#### Problem to work on
Make an exact copy of the lines, leaving the pictures out.

#### Given records
※ ※ ※
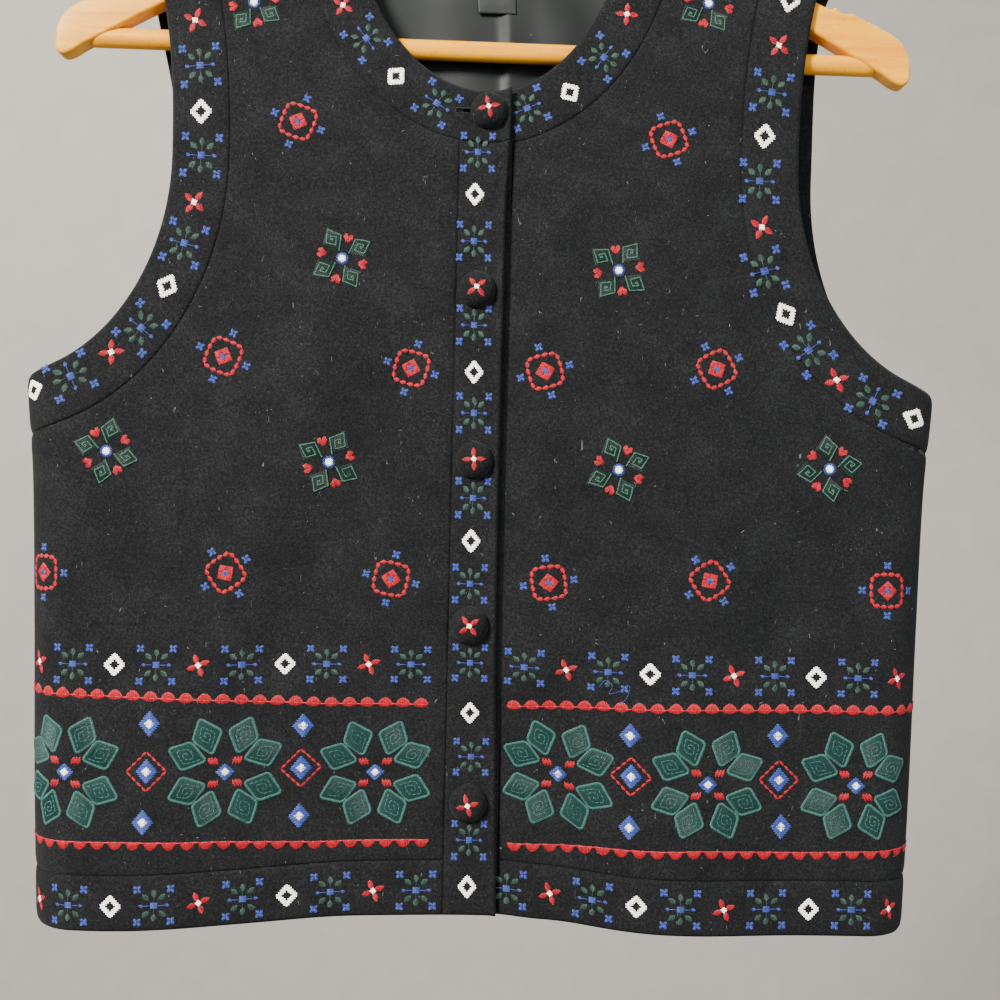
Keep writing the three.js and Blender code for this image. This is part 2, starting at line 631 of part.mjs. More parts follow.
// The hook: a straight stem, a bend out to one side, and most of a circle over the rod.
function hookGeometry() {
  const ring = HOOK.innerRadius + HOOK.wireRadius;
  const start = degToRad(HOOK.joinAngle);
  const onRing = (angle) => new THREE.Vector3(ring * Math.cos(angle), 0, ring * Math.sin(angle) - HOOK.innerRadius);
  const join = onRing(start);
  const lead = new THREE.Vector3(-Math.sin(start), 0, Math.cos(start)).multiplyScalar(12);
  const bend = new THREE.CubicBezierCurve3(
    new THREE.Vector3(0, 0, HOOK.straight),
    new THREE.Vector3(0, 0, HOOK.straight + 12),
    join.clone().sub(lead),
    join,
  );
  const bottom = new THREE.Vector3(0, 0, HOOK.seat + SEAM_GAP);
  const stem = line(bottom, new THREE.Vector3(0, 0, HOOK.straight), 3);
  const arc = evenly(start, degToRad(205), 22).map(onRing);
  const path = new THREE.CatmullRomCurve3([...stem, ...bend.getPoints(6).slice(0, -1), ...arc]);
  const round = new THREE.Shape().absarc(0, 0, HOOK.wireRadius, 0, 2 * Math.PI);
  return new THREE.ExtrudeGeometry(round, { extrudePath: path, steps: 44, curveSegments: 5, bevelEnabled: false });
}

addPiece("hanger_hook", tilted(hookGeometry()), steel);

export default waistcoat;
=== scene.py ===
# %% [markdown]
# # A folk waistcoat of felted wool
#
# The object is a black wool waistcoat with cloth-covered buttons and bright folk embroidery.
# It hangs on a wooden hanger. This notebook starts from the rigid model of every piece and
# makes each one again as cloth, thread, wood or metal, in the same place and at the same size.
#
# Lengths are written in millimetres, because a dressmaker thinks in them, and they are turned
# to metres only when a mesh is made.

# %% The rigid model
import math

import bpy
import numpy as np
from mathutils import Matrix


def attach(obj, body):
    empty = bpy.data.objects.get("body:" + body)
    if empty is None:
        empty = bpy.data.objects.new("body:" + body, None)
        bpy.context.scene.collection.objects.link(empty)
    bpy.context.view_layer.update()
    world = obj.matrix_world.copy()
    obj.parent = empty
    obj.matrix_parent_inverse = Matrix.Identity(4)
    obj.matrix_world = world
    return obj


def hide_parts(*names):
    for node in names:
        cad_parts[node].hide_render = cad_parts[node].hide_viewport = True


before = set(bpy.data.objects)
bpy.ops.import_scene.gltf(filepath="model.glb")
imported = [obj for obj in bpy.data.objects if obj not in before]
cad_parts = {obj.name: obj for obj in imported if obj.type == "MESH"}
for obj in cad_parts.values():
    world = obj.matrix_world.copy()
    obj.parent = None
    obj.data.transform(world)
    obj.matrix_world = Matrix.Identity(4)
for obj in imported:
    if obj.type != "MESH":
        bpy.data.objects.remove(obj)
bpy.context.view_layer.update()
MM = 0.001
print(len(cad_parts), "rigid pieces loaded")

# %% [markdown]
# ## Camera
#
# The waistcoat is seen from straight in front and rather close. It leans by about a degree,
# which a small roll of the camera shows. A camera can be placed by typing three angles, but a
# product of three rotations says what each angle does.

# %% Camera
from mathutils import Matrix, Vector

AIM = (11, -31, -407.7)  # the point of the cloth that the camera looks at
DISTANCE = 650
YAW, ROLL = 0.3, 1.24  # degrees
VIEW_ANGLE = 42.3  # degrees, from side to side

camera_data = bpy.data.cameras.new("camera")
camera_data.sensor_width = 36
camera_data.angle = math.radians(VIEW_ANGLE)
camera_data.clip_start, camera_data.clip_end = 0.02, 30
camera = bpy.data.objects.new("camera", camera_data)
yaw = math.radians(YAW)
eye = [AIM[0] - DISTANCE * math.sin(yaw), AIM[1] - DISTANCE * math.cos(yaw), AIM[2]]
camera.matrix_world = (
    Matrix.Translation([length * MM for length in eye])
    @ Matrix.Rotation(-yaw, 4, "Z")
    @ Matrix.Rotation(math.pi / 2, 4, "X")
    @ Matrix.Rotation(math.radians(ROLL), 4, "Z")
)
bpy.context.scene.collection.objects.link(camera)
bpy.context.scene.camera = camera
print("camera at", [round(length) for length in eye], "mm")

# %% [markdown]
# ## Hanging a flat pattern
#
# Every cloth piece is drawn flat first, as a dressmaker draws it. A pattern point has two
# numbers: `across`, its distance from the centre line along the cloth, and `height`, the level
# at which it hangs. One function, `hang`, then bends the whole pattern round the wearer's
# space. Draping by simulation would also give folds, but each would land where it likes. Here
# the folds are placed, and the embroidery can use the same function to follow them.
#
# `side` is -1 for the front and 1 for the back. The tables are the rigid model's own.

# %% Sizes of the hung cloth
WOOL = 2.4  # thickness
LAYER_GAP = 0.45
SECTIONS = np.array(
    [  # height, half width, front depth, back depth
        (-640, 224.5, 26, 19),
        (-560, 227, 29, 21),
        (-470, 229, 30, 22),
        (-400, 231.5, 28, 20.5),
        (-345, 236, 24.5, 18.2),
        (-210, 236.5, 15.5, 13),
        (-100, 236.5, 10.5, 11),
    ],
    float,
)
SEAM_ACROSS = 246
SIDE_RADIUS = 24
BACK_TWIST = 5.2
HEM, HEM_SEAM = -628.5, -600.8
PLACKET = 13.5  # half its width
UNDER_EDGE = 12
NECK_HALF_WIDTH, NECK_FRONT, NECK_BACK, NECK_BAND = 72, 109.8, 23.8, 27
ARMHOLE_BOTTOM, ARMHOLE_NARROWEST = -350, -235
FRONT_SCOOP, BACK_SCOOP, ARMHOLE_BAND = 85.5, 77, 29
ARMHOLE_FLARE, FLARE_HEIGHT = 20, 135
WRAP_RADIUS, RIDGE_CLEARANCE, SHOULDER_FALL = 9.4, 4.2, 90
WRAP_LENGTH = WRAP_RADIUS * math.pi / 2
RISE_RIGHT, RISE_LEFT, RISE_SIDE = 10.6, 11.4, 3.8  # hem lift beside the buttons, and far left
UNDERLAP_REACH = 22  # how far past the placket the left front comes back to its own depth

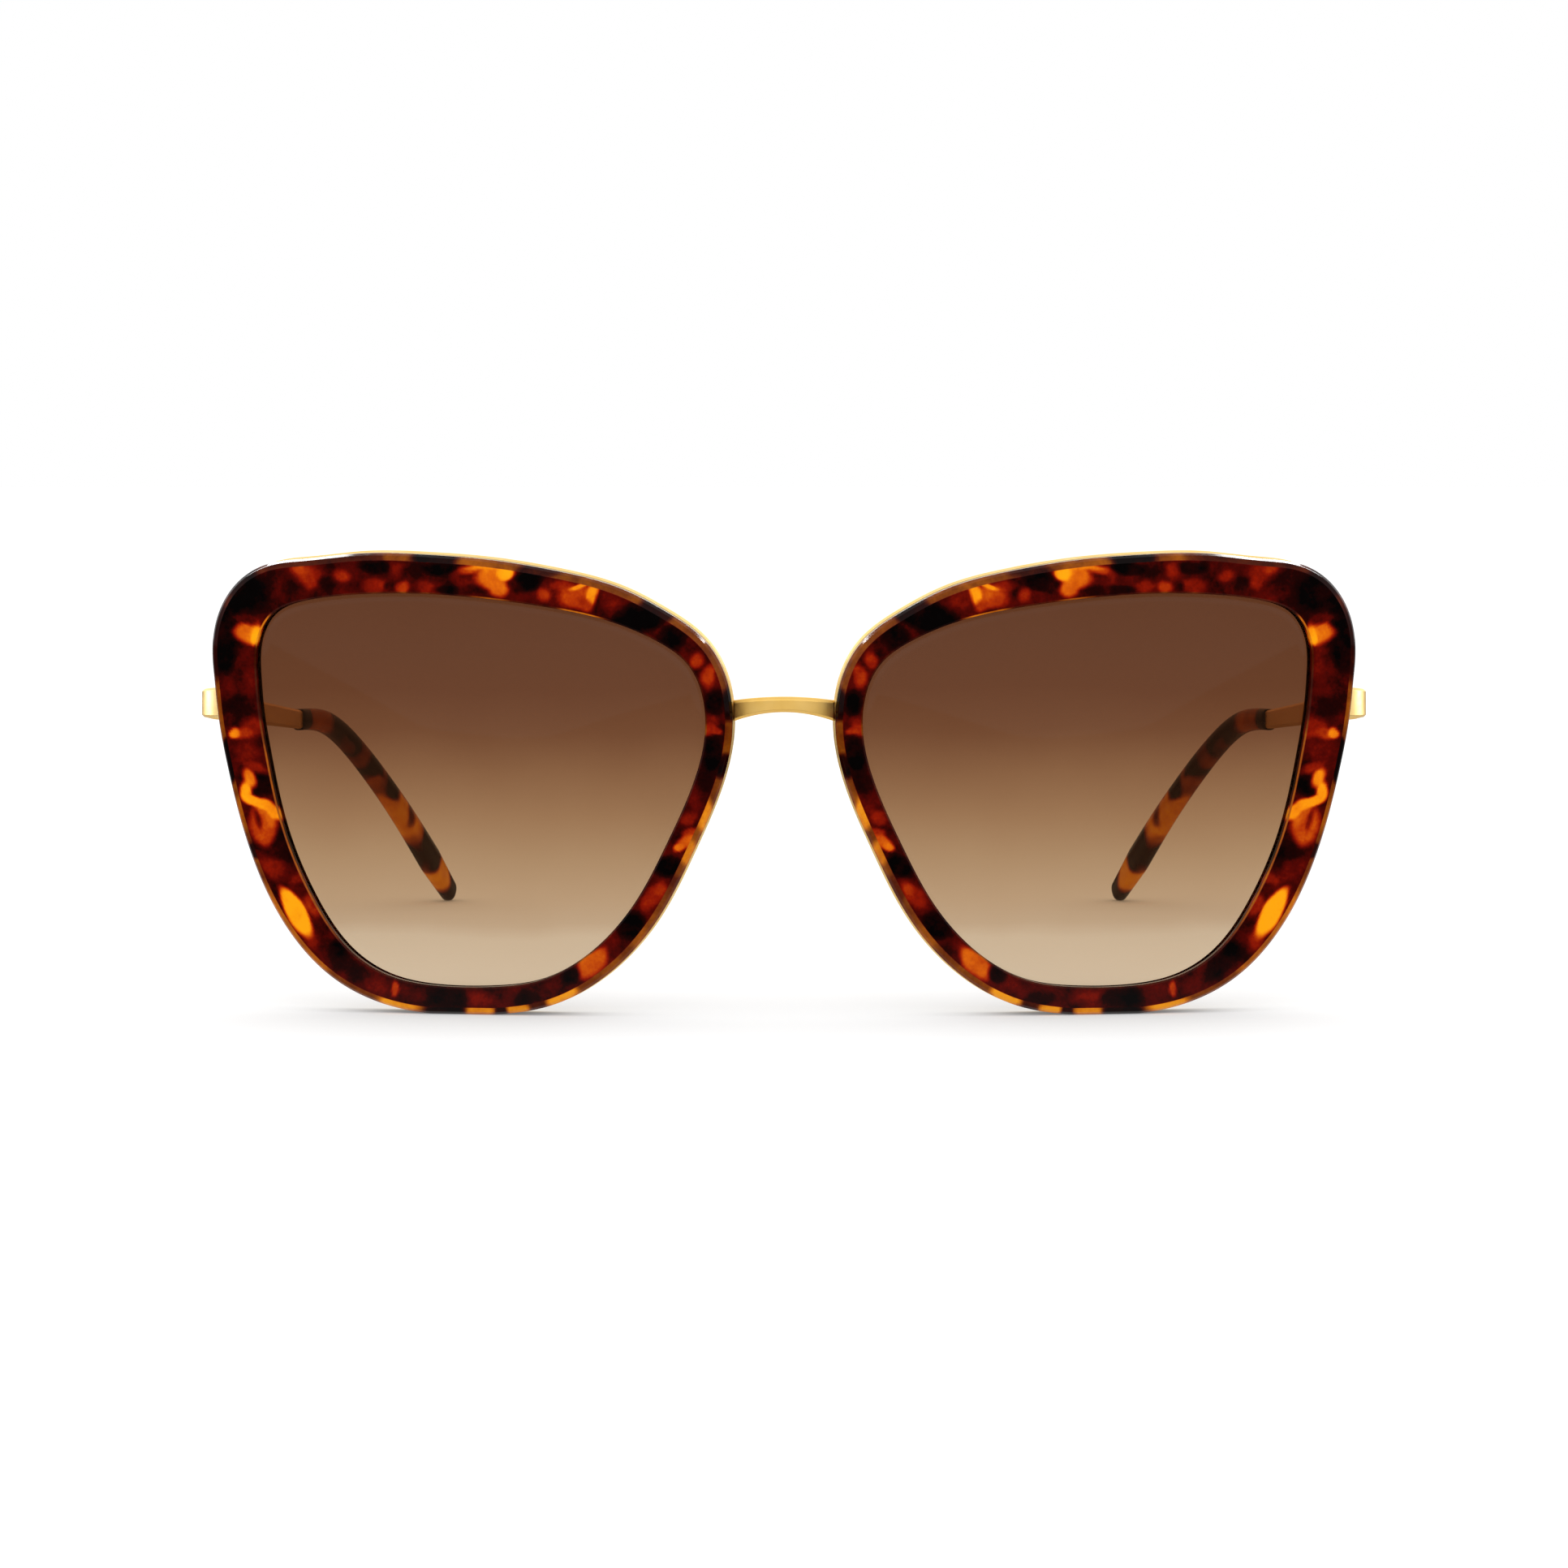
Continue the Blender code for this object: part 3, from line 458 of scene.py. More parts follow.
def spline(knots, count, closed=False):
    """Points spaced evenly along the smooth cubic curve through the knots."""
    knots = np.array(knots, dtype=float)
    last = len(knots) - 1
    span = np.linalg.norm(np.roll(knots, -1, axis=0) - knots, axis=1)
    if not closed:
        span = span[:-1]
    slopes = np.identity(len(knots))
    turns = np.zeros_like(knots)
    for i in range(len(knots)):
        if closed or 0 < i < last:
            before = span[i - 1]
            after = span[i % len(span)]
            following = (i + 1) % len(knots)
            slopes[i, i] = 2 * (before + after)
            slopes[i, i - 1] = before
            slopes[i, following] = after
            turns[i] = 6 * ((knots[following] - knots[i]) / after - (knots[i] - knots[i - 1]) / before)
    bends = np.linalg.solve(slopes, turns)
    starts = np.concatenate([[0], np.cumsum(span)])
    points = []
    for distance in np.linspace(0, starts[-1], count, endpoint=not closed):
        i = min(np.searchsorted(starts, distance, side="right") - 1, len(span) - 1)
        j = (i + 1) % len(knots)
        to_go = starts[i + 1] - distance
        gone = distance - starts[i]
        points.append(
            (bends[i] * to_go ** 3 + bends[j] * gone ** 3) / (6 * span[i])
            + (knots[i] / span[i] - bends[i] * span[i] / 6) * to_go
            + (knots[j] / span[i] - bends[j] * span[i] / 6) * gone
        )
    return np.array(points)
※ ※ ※
#### Finished task
Keep writing the three.js and Blender code for this image. This is part 2, starting at line 631 of part.mjs. More parts follow.
// The hook: a straight stem, a bend out to one side, and most of a circle over the rod.
function hookGeometry() {
  const ring = HOOK.innerRadius + HOOK.wireRadius;
  const start = degToRad(HOOK.joinAngle);
  const onRing = (angle) => new THREE.Vector3(ring * Math.cos(angle), 0, ring * Math.sin(angle) - HOOK.innerRadius);
  const join = onRing(start);
  const lead = new THREE.Vector3(-Math.sin(start), 0, Math.cos(start)).multiplyScalar(12);
  const bend = new THREE.CubicBezierCurve3(
    new THREE.Vector3(0, 0, HOOK.straight),
    new THREE.Vector3(0, 0, HOOK.straight + 12),
    join.clone().sub(lead),
    join,
  );
  const bottom = new THREE.Vector3(0, 0, HOOK.seat + SEAM_GAP);
  const stem = line(bottom, new THREE.Vector3(0, 0, HOOK.straight), 3);
  const arc = evenly(start, degToRad(205), 22).map(onRing);
  const path = new THREE.CatmullRomCurve3([...stem, ...bend.getPoints(6).slice(0, -1), ...arc]);
  const round = new THREE.Shape().absarc(0, 0, HOOK.wireRadius, 0, 2 * Math.PI);
  return new THREE.ExtrudeGeometry(round, { extrudePath: path, steps: 44, curveSegments: 5, bevelEnabled: false });
}

addPiece("hanger_hook", tilted(hookGeometry()), steel);

export default waistcoat;
=== scene.py ===
# %% [markdown]
# # A folk waistcoat of felted wool
#
# The object is a black wool waistcoat with cloth-covered buttons and bright folk embroidery.
# It hangs on a wooden hanger. This notebook starts from the rigid model of every piece and
# makes each one again as cloth, thread, wood or metal, in the same place and at the same size.
#
# Lengths are written in millimetres, because a dressmaker thinks in them, and they are turned
# to metres only when a mesh is made.

# %% The rigid model
import math

import bpy
import numpy as np
from mathutils import Matrix


def attach(obj, body):
    empty = bpy.data.objects.get("body:" + body)
    if empty is None:
        empty = bpy.data.objects.new("body:" + body, None)
        bpy.context.scene.collection.objects.link(empty)
    bpy.context.view_layer.update()
    world = obj.matrix_world.copy()
    obj.parent = empty
    obj.matrix_parent_inverse = Matrix.Identity(4)
    obj.matrix_world = world
    return obj


def hide_parts(*names):
    for node in names:
        cad_parts[node].hide_render = cad_parts[node].hide_viewport = True


before = set(bpy.data.objects)
bpy.ops.import_scene.gltf(filepath="model.glb")
imported = [obj for obj in bpy.data.objects if obj not in before]
cad_parts = {obj.name: obj for obj in imported if obj.type == "MESH"}
for obj in cad_parts.values():
    world = obj.matrix_world.copy()
    obj.parent = None
    obj.data.transform(world)
    obj.matrix_world = Matrix.Identity(4)
for obj in imported:
    if obj.type != "MESH":
        bpy.data.objects.remove(obj)
bpy.context.view_layer.update()
MM = 0.001
print(len(cad_parts), "rigid pieces loaded")

# %% [markdown]
# ## Camera
#
# The waistcoat is seen from straight in front and rather close. It leans by about a degree,
# which a small roll of the camera shows. A camera can be placed by typing three angles, but a
# product of three rotations says what each angle does.

# %% Camera
from mathutils import Matrix, Vector

AIM = (11, -31, -407.7)  # the point of the cloth that the camera looks at
DISTANCE = 650
YAW, ROLL = 0.3, 1.24  # degrees
VIEW_ANGLE = 42.3  # degrees, from side to side

camera_data = bpy.data.cameras.new("camera")
camera_data.sensor_width = 36
camera_data.angle = math.radians(VIEW_ANGLE)
camera_data.clip_start, camera_data.clip_end = 0.02, 30
camera = bpy.data.objects.new("camera", camera_data)
yaw = math.radians(YAW)
eye = [AIM[0] - DISTANCE * math.sin(yaw), AIM[1] - DISTANCE * math.cos(yaw), AIM[2]]
camera.matrix_world = (
    Matrix.Translation([length * MM for length in eye])
    @ Matrix.Rotation(-yaw, 4, "Z")
    @ Matrix.Rotation(math.pi / 2, 4, "X")
    @ Matrix.Rotation(math.radians(ROLL), 4, "Z")
)
bpy.context.scene.collection.objects.link(camera)
bpy.context.scene.camera = camera
print("camera at", [round(length) for length in eye], "mm")

# %% [markdown]
# ## Hanging a flat pattern
#
# Every cloth piece is drawn flat first, as a dressmaker draws it. A pattern point has two
# numbers: `across`, its distance from the centre line along the cloth, and `height`, the level
# at which it hangs. One function, `hang`, then bends the whole pattern round the wearer's
# space. Draping by simulation would also give folds, but each would land where it likes. Here
# the folds are placed, and the embroidery can use the same function to follow them.
#
# `side` is -1 for the front and 1 for the back. The tables are the rigid model's own.

# %% Sizes of the hung cloth
WOOL = 2.4  # thickness
LAYER_GAP = 0.45
SECTIONS = np.array(
    [  # height, half width, front depth, back depth
        (-640, 224.5, 26, 19),
        (-560, 227, 29, 21),
        (-470, 229, 30, 22),
        (-400, 231.5, 28, 20.5),
        (-345, 236, 24.5, 18.2),
        (-210, 236.5, 15.5, 13),
        (-100, 236.5, 10.5, 11),
    ],
    float,
)
SEAM_ACROSS = 246
SIDE_RADIUS = 24
BACK_TWIST = 5.2
HEM, HEM_SEAM = -628.5, -600.8
PLACKET = 13.5  # half its width
UNDER_EDGE = 12
NECK_HALF_WIDTH, NECK_FRONT, NECK_BACK, NECK_BAND = 72, 109.8, 23.8, 27
ARMHOLE_BOTTOM, ARMHOLE_NARROWEST = -350, -235
FRONT_SCOOP, BACK_SCOOP, ARMHOLE_BAND = 85.5, 77, 29
ARMHOLE_FLARE, FLARE_HEIGHT = 20, 135
WRAP_RADIUS, RIDGE_CLEARANCE, SHOULDER_FALL = 9.4, 4.2, 90
WRAP_LENGTH = WRAP_RADIUS * math.pi / 2
RISE_RIGHT, RISE_LEFT, RISE_SIDE = 10.6, 11.4, 3.8  # hem lift beside the buttons, and far left
UNDERLAP_REACH = 22  # how far past the placket the left front comes back to its own depth

Continue the Blender code for this object: part 3, from line 458 of scene.py. More parts follow.
def spline(knots, count, closed=False):
    """Points spaced evenly along the smooth cubic curve through the knots."""
    knots = np.array(knots, dtype=float)
    last = len(knots) - 1
    span = np.linalg.norm(np.roll(knots, -1, axis=0) - knots, axis=1)
    if not closed:
        span = span[:-1]
    slopes = np.identity(len(knots))
    turns = np.zeros_like(knots)
    for i in range(len(knots)):
        if closed or 0 < i < last:
            before = span[i - 1]
            after = span[i % len(span)]
            following = (i + 1) % len(knots)
            slopes[i, i] = 2 * (before + after)
            slopes[i, i - 1] = before
            slopes[i, following] = after
            turns[i] = 6 * ((knots[following] - knots[i]) / after - (knots[i] - knots[i - 1]) / before)
    bends = np.linalg.solve(slopes, turns)
    starts = np.concatenate([[0], np.cumsum(span)])
    points = []
    for distance in np.linspace(0, starts[-1], count, endpoint=not closed):
        i = min(np.searchsorted(starts, distance, side="right") - 1, len(span) - 1)
        j = (i + 1) % len(knots)
        to_go = starts[i + 1] - distance
        gone = distance - starts[i]
        points.append(
            (bends[i] * to_go ** 3 + bends[j] * gone ** 3) / (6 * span[i])
            + (knots[i] / span[i] - bends[i] * span[i] / 6) * to_go
            + (knots[j] / span[i] - bends[j] * span[i] / 6) * gone
        )
    return np.array(points)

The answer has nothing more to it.